■ **Exercise directions**
Collect each line containing "parts".

# START OF Supplied material

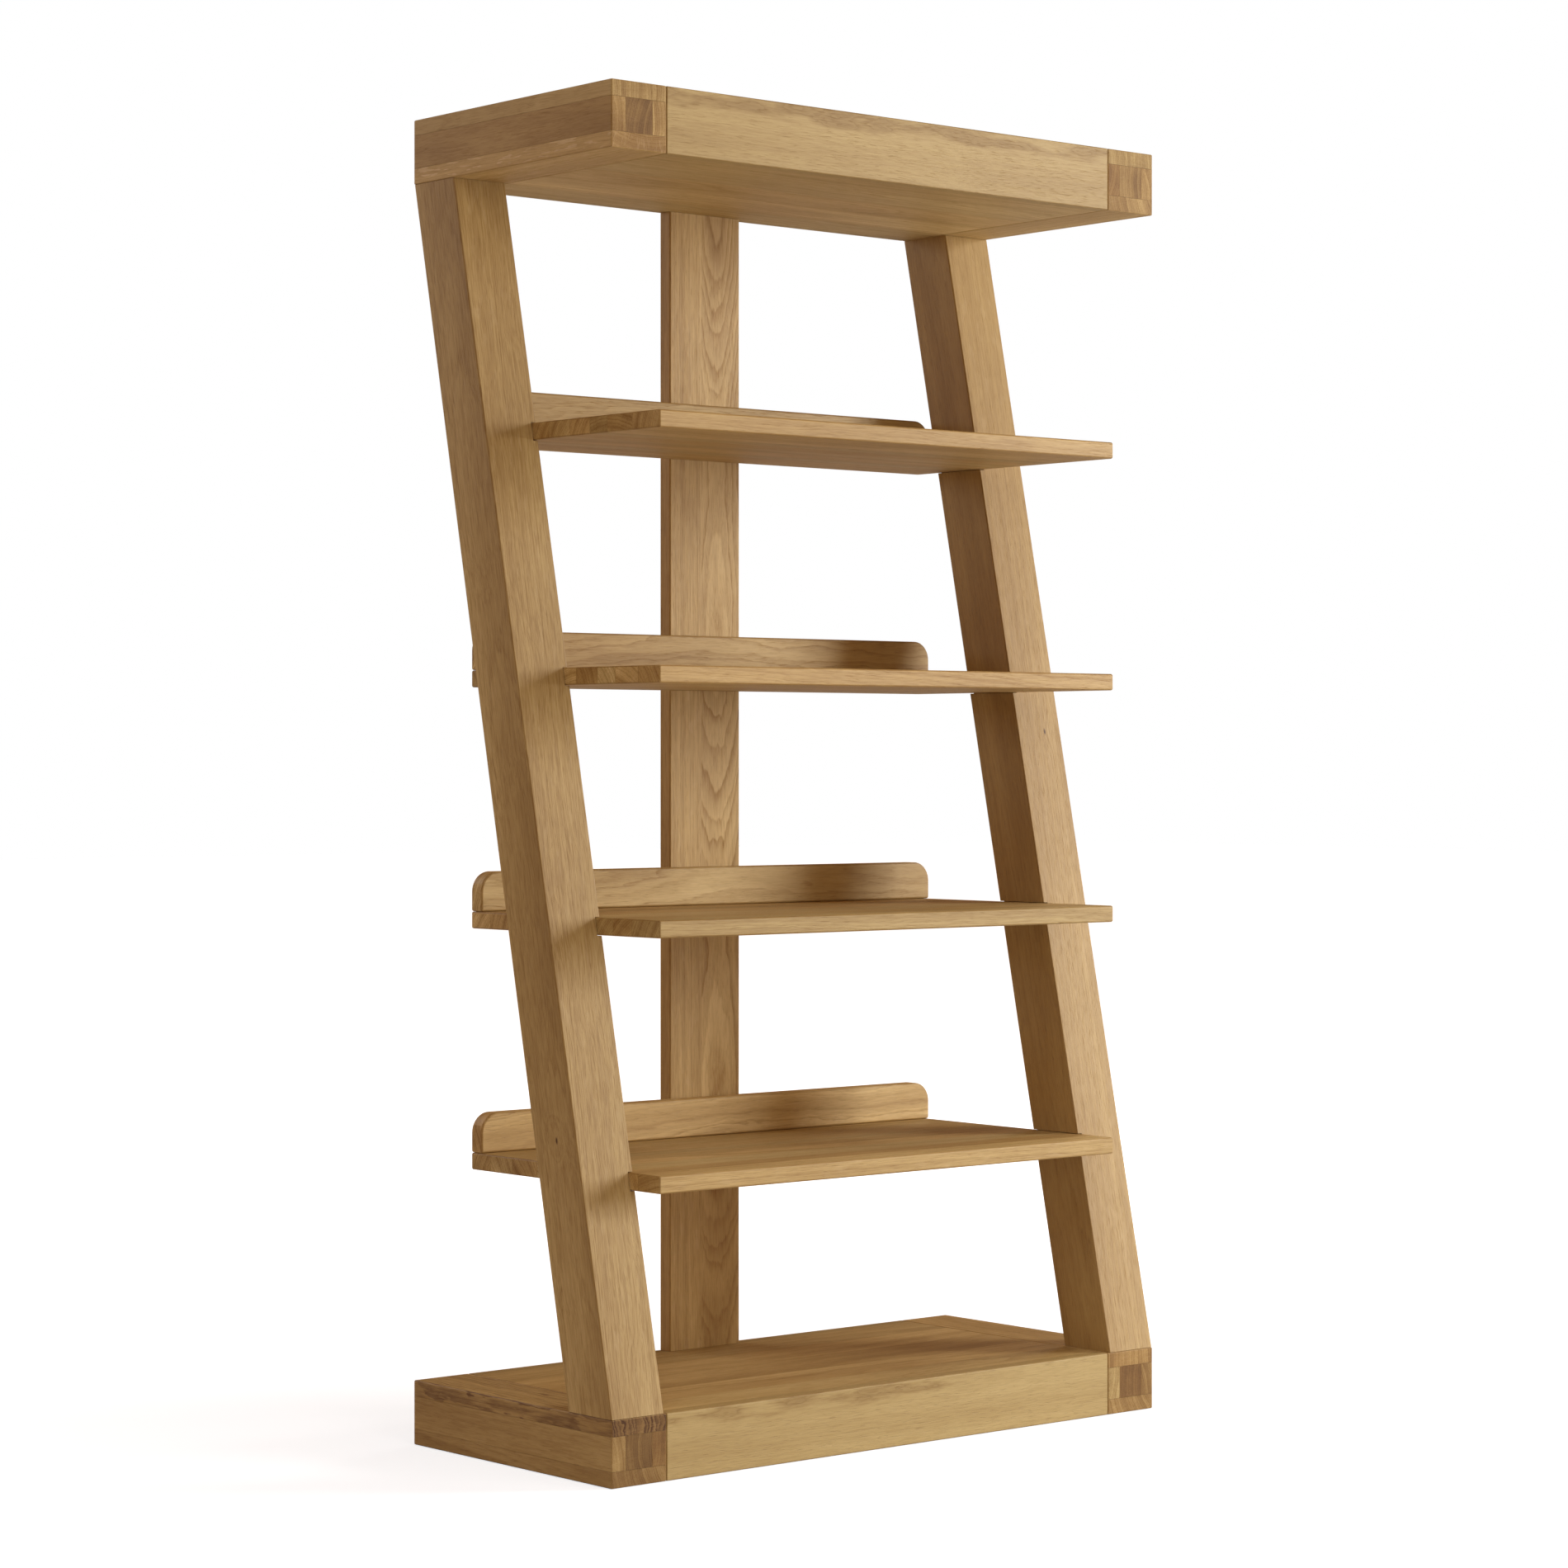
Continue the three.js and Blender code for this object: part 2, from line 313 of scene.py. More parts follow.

# END OF Supplied material
# START OF Supplied material

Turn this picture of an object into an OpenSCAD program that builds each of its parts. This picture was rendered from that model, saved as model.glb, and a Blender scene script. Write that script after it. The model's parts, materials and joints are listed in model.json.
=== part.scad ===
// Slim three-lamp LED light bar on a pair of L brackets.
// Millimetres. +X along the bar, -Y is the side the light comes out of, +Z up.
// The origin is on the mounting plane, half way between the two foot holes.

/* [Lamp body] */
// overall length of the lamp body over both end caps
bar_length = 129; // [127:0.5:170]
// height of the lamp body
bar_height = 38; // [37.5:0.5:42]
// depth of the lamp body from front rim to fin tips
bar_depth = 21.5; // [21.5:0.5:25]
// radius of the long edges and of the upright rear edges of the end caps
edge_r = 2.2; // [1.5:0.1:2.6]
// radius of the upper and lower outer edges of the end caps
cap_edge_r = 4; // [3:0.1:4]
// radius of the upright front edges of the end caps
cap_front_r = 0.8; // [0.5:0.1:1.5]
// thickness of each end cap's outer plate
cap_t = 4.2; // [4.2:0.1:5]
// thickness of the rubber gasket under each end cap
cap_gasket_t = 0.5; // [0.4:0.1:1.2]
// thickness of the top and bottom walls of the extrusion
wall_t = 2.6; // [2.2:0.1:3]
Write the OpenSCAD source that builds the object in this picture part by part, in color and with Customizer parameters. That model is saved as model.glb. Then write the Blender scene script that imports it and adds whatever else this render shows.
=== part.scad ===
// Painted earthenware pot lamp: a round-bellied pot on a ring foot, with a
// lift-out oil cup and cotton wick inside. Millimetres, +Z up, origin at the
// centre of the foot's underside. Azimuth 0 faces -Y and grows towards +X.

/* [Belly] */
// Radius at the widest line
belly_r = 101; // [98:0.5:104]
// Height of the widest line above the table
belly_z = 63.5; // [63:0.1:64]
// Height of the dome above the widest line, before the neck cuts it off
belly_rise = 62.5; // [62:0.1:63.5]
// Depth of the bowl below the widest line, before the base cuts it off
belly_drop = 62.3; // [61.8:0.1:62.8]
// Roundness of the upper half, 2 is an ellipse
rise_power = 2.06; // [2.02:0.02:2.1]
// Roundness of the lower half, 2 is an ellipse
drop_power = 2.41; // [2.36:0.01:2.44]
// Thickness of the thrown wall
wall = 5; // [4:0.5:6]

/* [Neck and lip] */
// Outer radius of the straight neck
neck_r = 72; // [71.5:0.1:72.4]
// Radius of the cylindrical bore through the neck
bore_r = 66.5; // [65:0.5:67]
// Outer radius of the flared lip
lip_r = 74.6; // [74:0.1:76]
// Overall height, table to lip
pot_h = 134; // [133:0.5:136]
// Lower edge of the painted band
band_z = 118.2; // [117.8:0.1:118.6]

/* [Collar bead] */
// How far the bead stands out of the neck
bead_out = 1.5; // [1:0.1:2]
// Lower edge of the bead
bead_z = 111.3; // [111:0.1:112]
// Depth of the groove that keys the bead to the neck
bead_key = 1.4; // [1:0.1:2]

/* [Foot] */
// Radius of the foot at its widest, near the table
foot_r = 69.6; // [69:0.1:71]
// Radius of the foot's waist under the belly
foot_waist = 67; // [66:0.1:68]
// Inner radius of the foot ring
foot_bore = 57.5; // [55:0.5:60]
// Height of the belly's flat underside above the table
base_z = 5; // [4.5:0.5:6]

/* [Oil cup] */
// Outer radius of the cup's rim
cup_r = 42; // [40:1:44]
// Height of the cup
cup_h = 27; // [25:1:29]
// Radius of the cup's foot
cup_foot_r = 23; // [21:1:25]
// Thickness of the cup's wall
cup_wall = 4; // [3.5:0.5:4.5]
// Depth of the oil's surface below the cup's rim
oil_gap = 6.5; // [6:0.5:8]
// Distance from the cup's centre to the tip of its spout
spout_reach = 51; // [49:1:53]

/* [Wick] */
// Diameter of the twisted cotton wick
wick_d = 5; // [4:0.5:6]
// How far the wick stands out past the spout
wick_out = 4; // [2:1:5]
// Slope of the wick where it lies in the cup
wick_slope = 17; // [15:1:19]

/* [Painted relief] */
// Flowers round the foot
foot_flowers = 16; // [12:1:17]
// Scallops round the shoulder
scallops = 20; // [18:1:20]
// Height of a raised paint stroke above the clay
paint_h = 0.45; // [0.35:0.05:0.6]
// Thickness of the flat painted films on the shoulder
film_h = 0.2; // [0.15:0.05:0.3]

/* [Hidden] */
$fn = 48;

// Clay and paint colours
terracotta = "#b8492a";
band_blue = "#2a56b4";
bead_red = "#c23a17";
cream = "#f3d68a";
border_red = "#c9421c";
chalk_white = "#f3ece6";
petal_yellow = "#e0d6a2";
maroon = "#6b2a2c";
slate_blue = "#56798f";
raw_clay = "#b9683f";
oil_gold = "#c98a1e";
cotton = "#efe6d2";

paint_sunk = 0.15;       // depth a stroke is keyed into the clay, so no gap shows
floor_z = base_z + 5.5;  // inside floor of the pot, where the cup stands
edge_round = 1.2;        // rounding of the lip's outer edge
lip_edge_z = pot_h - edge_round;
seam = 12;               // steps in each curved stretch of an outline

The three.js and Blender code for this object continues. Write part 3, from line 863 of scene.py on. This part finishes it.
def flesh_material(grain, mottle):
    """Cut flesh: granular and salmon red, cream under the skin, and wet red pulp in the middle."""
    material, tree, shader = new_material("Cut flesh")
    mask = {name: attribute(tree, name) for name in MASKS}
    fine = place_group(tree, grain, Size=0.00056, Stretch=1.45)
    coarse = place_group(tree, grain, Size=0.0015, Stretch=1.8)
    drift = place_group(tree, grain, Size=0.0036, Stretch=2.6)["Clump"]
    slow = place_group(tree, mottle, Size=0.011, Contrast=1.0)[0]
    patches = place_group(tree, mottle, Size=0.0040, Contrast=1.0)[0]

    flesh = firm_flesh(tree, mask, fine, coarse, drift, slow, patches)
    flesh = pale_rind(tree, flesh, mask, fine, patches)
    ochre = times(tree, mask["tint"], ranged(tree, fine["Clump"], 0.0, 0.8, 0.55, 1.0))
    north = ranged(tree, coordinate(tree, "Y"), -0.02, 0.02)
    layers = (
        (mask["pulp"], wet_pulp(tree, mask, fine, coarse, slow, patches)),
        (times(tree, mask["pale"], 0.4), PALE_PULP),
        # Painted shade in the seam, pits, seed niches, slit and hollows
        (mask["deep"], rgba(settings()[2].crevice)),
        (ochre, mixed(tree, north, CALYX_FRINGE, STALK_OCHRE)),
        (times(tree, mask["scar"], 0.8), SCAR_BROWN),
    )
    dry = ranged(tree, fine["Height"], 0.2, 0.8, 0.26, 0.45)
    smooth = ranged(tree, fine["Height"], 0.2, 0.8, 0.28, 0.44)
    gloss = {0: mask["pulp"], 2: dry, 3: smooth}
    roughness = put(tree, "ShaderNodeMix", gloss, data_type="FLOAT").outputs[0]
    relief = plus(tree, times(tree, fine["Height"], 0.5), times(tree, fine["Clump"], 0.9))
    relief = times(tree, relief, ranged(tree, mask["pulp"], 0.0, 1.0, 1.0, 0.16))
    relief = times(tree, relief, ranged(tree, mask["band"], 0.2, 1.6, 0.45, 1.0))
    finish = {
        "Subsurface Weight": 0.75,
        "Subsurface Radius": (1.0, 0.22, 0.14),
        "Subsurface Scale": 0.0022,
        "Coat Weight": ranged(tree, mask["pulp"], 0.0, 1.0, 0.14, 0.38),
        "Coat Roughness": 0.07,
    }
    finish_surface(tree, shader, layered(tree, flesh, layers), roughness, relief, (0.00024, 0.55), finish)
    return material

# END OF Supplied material
# START OF Supplied material

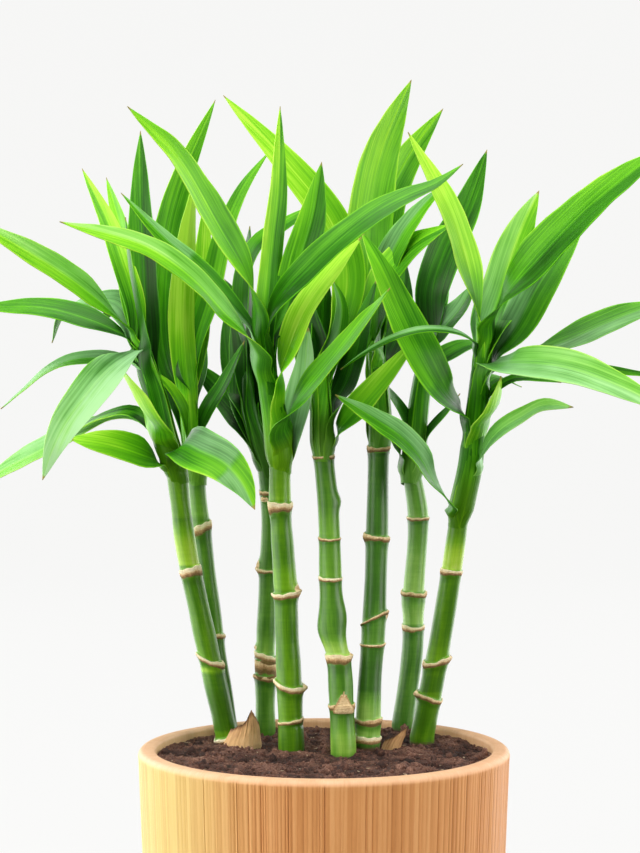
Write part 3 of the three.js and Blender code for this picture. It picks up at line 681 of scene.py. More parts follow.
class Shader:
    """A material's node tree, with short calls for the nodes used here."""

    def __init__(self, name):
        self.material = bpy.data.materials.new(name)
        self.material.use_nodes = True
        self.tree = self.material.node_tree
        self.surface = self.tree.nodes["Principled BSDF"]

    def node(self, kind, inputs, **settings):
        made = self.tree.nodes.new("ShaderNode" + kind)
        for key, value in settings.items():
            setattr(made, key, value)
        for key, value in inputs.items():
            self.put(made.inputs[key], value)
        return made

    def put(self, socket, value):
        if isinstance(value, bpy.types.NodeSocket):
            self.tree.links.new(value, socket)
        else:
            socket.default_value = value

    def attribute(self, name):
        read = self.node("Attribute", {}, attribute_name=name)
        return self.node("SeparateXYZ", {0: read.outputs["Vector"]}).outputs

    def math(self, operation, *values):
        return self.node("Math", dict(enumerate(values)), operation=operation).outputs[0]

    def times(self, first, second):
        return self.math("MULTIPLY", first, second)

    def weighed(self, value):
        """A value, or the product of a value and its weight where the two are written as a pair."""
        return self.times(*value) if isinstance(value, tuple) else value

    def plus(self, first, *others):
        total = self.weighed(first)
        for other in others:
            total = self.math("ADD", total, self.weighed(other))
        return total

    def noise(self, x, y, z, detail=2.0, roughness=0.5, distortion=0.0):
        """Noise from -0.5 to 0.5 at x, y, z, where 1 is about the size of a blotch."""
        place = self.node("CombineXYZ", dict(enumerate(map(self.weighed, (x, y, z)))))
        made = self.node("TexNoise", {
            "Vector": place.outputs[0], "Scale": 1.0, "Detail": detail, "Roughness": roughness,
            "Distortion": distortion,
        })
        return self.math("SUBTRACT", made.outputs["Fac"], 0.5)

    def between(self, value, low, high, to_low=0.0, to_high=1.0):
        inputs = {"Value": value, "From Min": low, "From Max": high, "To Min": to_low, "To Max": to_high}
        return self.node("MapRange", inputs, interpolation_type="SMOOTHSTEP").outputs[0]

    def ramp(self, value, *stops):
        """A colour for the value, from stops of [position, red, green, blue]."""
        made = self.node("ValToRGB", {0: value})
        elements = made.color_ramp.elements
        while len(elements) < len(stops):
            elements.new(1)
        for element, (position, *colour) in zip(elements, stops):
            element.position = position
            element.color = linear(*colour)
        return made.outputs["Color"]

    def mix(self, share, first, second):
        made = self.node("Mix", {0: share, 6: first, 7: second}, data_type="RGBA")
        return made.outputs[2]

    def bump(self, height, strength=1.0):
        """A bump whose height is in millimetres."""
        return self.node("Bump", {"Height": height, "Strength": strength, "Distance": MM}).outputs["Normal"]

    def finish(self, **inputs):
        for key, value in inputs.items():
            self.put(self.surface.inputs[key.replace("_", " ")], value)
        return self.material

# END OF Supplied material

■ **Response to this task**
Continue the three.js and Blender code for this object: part 2, from line 313 of scene.py. More parts follow.
Turn this picture of an object into an OpenSCAD program that builds each of its parts. This picture was rendered from that model, saved as model.glb, and a Blender scene script. Write that script after it. The model's parts, materials and joints are listed in model.json.
Write part 3 of the three.js and Blender code for this picture. It picks up at line 681 of scene.py. More parts follow.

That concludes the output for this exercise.